What is this photograph about? It was taken by a little-known photographer, Jim Gagnon, and it shows a woman at the Metropolitan Museum of Art looking at a work of art. When I passed it at the Met a few weeks ago, I did a double take, backtracked and leaned in, not unlike the woman pictured.

I immediately noticed the picture’s slight tilt — as if the people in it were all at risk of sliding toward the object of their attention. The well-dressed patrons on the right seem intent on resisting this slide. But where they stand back, upright and correct, clutching their winter coats, loath to break convention, the woman, in her pearls, her pumps, her gorgeous Grace Kelly hair, has broken from the pack and now bends at the waist to get a closer look.

Gagnon, off to the side, his finger hovering over the button, must have gasped.

When the picture was taken, at the end of the 1950s, photography was forbidden in the Met’s galleries. So Gagnon, who rightly thought the behavior of museum-goers was as good a subject as any, had to take his pictures covertly. I don’t know how many he took, but — wow, hats off — he nailed it with this one! The thing could be a New Yorker cartoon. It practically is. Except that it really happened.

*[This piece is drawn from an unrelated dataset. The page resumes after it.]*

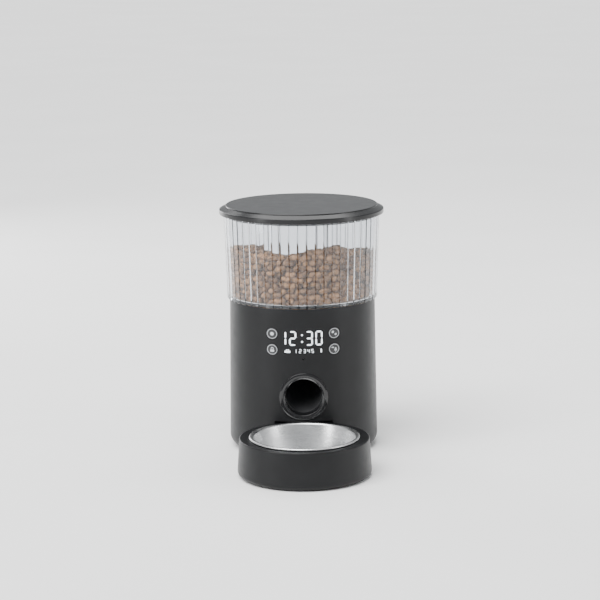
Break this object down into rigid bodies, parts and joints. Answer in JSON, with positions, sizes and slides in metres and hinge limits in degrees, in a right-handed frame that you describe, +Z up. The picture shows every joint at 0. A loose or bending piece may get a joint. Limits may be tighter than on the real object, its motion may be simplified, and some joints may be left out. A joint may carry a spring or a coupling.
{
  "type": "automatic pet feeder",
  "caption": "Automatic dry-food pet feeder with a clear fluted hopper on a round body, a clock display and keys, a geared metering rotor, a round outlet and a steel bowl in a round stand.",
  "frame": {"origin": "on the surface the feeder stands on, at the middle of the footprint's bounding box, between the front of the bowl stand and the back of the lid", "axes": "+Z up. The front, with the outlet and bowl, faces -Y, and +Y points to the back. The body's vertical axis is at y = 0.0592 m and the bowl's at y = -0.0816 m."},
  "size_m": [0.18, 0.2984, 0.269],
  "materials": {
    "lid_gloss": "satin",
    "inner_plastic": "fine moulded",
    "seal_rubber": "matte",
    "smoked_clear": "clear, lightly smoked plastic",
    "body_matte": "fine matte",
    "gloss_trim": "gloss",
    "diffuser": "translucent white",
    "screw_steel": "zinc plated",
    "foot_rubber": "matte",
    "rotor_grey": "moulded",
    "bronze": "machined",
    "gearbox_grey": "moulded",
    "gear_white": "natural acetal",
    "motor_can": "plated",
    "sensor_dark": "dark clear epoxy",
    "cell_jacket": "printed sleeve",
    "board_green": "solder mask",
    "wire_sleeve": "braided sleeve",
    "key_grey": "satin",
    "bowl_steel": "brushed stainless"
  },
  "bodies": {
    "body": {"main_shell": "body_matte", "outlet_ring": "gloss_trim", "light_guide": "diffuser", "hopper_well": "inner_plastic", "base_plate": "body_matte", "case_screws": "screw_steel", "feet": "foot_rubber", "speaker_grille_mesh": "foot_rubber", "metering_drum": "inner_plastic", "metering_baffle": "inner_plastic", "shaft_bushes": "bronze", "shaft_seal": "seal_rubber", "frame_screws": "screw_steel", "gearbox_base": "gearbox_grey", "gearbox_cover": "gearbox_grey", "gearbox_screws": "screw_steel", "idler_axle": "screw_steel", "motor": "motor_can", "motor_cap": "gear_white", "chute": "inner_plastic", "chute_sensors": "sensor_dark", "battery_box": "inner_plastic", "batteries": "cell_jacket", "battery_contacts": "screw_steel", "battery_springs": "screw_steel", "main_board": "board_green", "board_posts": "inner_plastic", "display_module": "gloss_trim", "key_switches": "motor_can", "speaker": "gloss_trim", "microphone": "motor_can", "power_board": "board_green", "power_inlet": "motor_can", "wires": "wire_sleeve"},
    "hopper": {"hopper": "smoked_clear"},
    "lid": {"lid_cover": "lid_gloss", "lid_liner": "inner_plastic", "lid_seal": "seal_rubber", "desiccant_cup": "inner_plastic"},
    "desiccant_cap": {"desiccant_cap": "inner_plastic"},
    "rotor": {"rotor": "rotor_grey", "agitator": "rotor_grey", "drive_shaft": "screw_steel", "output_gear": "gear_white"},
    "idler": {"idler_gear": "gear_white"},
    "motor_drive": {"motor_pinion": "bronze", "motor_shaft": "screw_steel"},
    "battery_cover": {"battery_cover": "body_matte"},
    "key_clock": {"key_clock": "key_grey"},
    "key_lock": {"key_lock": "key_grey"},
    "key_feed": {"key_feed": "key_grey"},
    "key_record": {"key_record": "key_grey"},
    "bowl_stand": {"bowl_stand": "body_matte", "stand_pads": "foot_rubber"},
    "bowl": {"bowl": "bowl_steel"}
  },
  "joints": [
    {"name": "hopper_lift", "type": "slide", "parent": "body", "child": "hopper", "axis": [0, 0, 1], "range_m": [0, 0.06]},
    {"name": "lid_lift", "type": "slide", "parent": "hopper", "child": "lid", "axis": [0, 0, 1], "range_m": [0, 0.08]},
    {"name": "desiccant_twist", "type": "hinge", "parent": "lid", "child": "desiccant_cap", "pos_m": [0, 0.0592, 0.25], "axis": [0, 0, 1], "range_deg": [0, 60]},
    {"name": "rotor_spin", "type": "hinge", "parent": "body", "child": "rotor", "pos_m": [0, 0.0592, 0.11], "axis": [0, 0, 1], "continuous": true},
    {"name": "idler_spin", "type": "hinge", "parent": "body", "child": "idler", "pos_m": [0.00699, 0.08528, 0.062], "axis": [0, 0, 1], "continuous": true},
    {"name": "motor_spin", "type": "hinge", "parent": "body", "child": "motor_drive", "pos_m": [0, 0.11136, 0.062], "axis": [0, 0, 1], "continuous": true},
    {"name": "battery_door", "type": "hinge", "parent": "body", "child": "battery_cover", "pos_m": [0, 0.0923, 0.0028], "axis": [1, 0, 0], "range_deg": [0, 110]},
    {"name": "key_clock_press", "type": "slide", "parent": "body", "child": "key_clock", "axis": [0, 1, 0], "range_m": [0, 0.0008], "stiffness_N_per_m": 800},
    {"name": "key_lock_press", "type": "slide", "parent": "body", "child": "key_lock", "axis": [0, 1, 0], "range_m": [0, 0.0008], "stiffness_N_per_m": 800},
    {"name": "key_feed_press", "type": "slide", "parent": "body", "child": "key_feed", "axis": [0, 1, 0], "range_m": [0, 0.0008], "stiffness_N_per_m": 800},
    {"name": "key_record_press", "type": "slide", "parent": "body", "child": "key_record", "axis": [0, 1, 0], "range_m": [0, 0.0008], "stiffness_N_per_m": 800},
    {"name": "stand_slide", "type": "slide", "parent": "body", "child": "bowl_stand", "axis": [0, -1, 0], "range_m": [0, 0.05]},
    {"name": "bowl_lift", "type": "slide", "parent": "bowl_stand", "child": "bowl", "axis": [0, 0, 1], "range_m": [0, 0.06]}
  ],
  "couplings": [
    {"joint": "idler_spin", "follows": "rotor_spin", "ratio": -3.5},
    {"joint": "motor_spin", "follows": "rotor_spin", "ratio": 12.25}
  ]
}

You’ll want to write your own caption. But the more I look at Gagnon’s picture, the more this woman strikes me as a role model for how to be in the world. I want to show her to my kids, to say, “Be like this! Be like her! Get up close. Be gauche. Break from the pack. Don’t fret over what anyone thinks of you. Let your body find the forms that fit your interests. Don’t stand apart like the others — stiff, sterile and repressed.”

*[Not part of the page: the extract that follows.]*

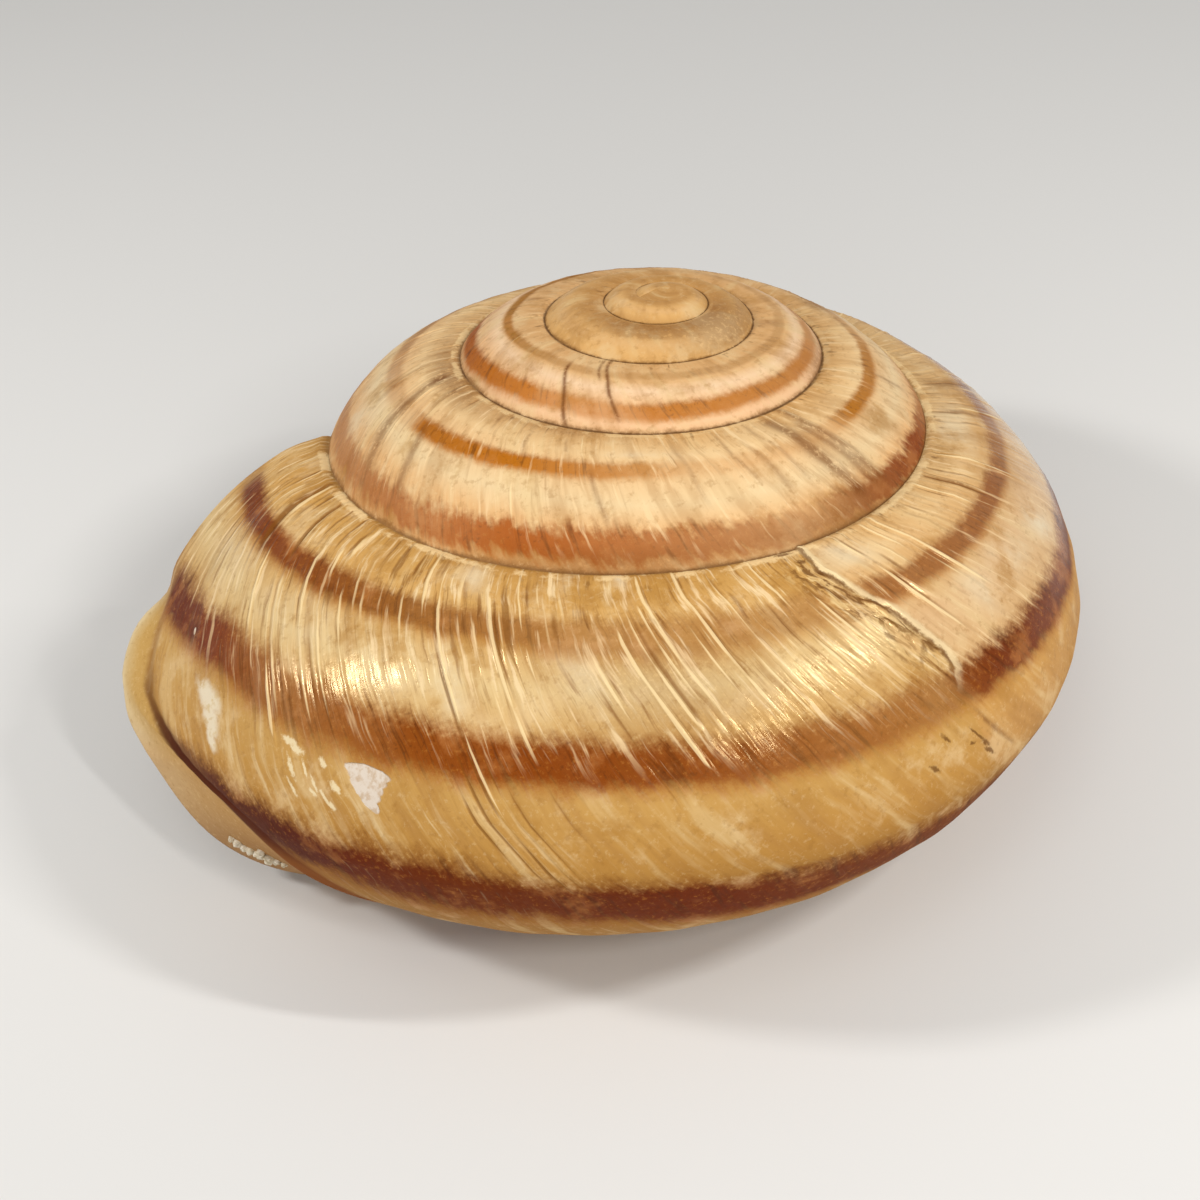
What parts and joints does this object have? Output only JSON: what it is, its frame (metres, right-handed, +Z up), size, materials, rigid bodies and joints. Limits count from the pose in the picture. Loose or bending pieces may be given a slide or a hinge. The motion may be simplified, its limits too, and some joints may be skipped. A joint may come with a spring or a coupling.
{
  "type": "land snail shell",
  "caption": "Empty right-handed land snail shell: low conical spire, banded rounded body whorl, narrow flared lip and open umbilicus.",
  "frame": {"origin": "under the middle of the shell's bounding box, on the surface that it rests on", "axes": "+Z up, apex upwards; the lip opens at -X and its mouth faces +Y; +X to the right of the side that shows no mouth"},
  "size_m": [0.0352, 0.0316, 0.0166],
  "materials": {
    "shell": "aged snail shell, cream to ochre with brown spiral bands, silky to glossy over fine growth ribs"
  },
  "bodies": {
    "root": {"shell": "shell"}
  },
  "joints": []
}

I thought all this only after I’d succumbed to one of those hall-of-mirrors moments that museums can sometimes generate, bringing on brief bouts of dizziness. I was struck, suddenly, by the tautology, the redundancy, the excess of being a person in the Met looking at a photograph of a person in the Met looking at art …

And this prompted my thoughts to take a fleeting philosophical detour.

Why, I wondered, do we cherish representations of things in the world when we ourselves are already in the world, surrounded by real things? I could only think that this excess, this superfluity, must be inherent in art and perhaps in life, too. It might even be the means by which life goes on. “This is really all we have got,” as the British novelist Ian McEwan once wrote, “this increase, this matter of life loving itself.”

As a philosopher, it’s clear, I’m limited. That we cherish art is ultimately more urgently interesting to me than why we do. And to me, Gagnon’s image of how we do is just incredibly funny. It’s also beautiful and engaging. Contemplating it is like observing the way cats sit solitary by windows or pigeons perch sociably on city monuments. We’re all watching, that is to say, we’re all being watched, and we’re all playing the game in our own fashion, our own inimitable style.

Curiosity animates everything. Remove it from the museum, remove it from life, and everything is ashes.